Given that China is the second largest economy is the world it is somewhat surprising how little interest their is in Chinese monetary policy and especially in what are the key drivers of Chinese monetary policy. A working paper – “McCallum rule and Chinese monetary policy” – by Tuuli Koivu, Aaron Mehrotra and Riikka Nuutilainen from 2008 sheds more light on this important topic and Market Monetarists should be very interested in the results.

Here is the abstract:

“This paper evaluates the usefulness of a McCallum monetary policy rule based on money supply for maintaining price stability in mainland China. We examine whether excess money relative to rule-based values provides information that improves the forecasting of price developments. The results suggest that our monetary variable helps in predicting both consumer and corporate goods price inflation, but the results for consumer prices depend on the forecasting period. Nevertheless, growth of the Chinese monetary base has tracked the McCallum rule quite closely. Moreover, results using a structural vector autoregression suggest that our measure of excess money supply could be used to identify monetary policy shocks in the Chinese economy.”

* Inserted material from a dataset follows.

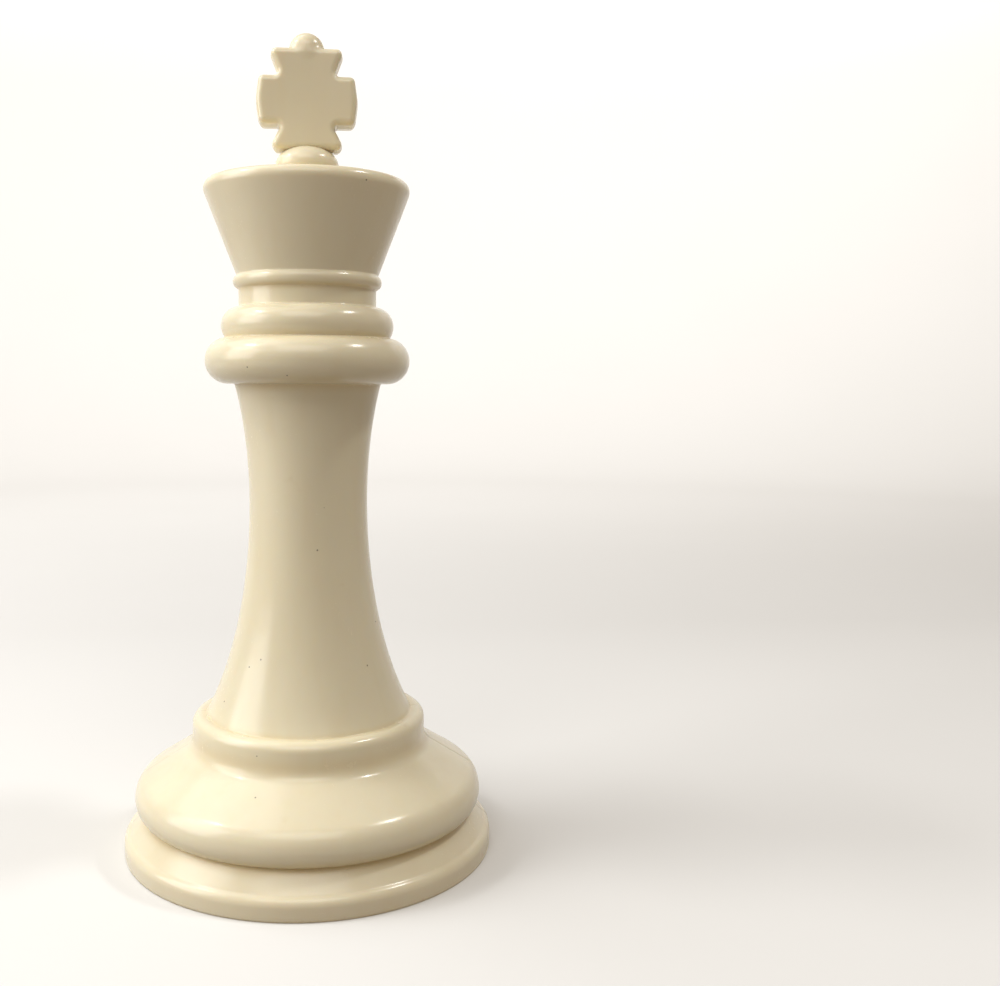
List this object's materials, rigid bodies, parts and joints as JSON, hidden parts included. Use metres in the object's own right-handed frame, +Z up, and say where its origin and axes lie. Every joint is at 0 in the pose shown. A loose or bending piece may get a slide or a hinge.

Hence, according to the authors the People’s Bank of China (PBoC) follow a McCallum rule whereby they use the money base to hit a given target for growth in nominal GDP (NGDP).

This in my view is a highly interesting result and it is somewhat of a surprise that these empirical results have not gotten more attention – especially given China’s impressive economic performance in recent years. Furthermore, it would be extremely interesting to see how the results would look if they where updated to include the Great Recession period. I am sure there is lot of aspiring Market Monetarists out there who are getting ready to update these results…

The PBoC is certainly not conducting monetary policy in a transparent way and the Chinese financial markets remain overly regulated, but at least it seems like the PBoC got their money base control more or less right.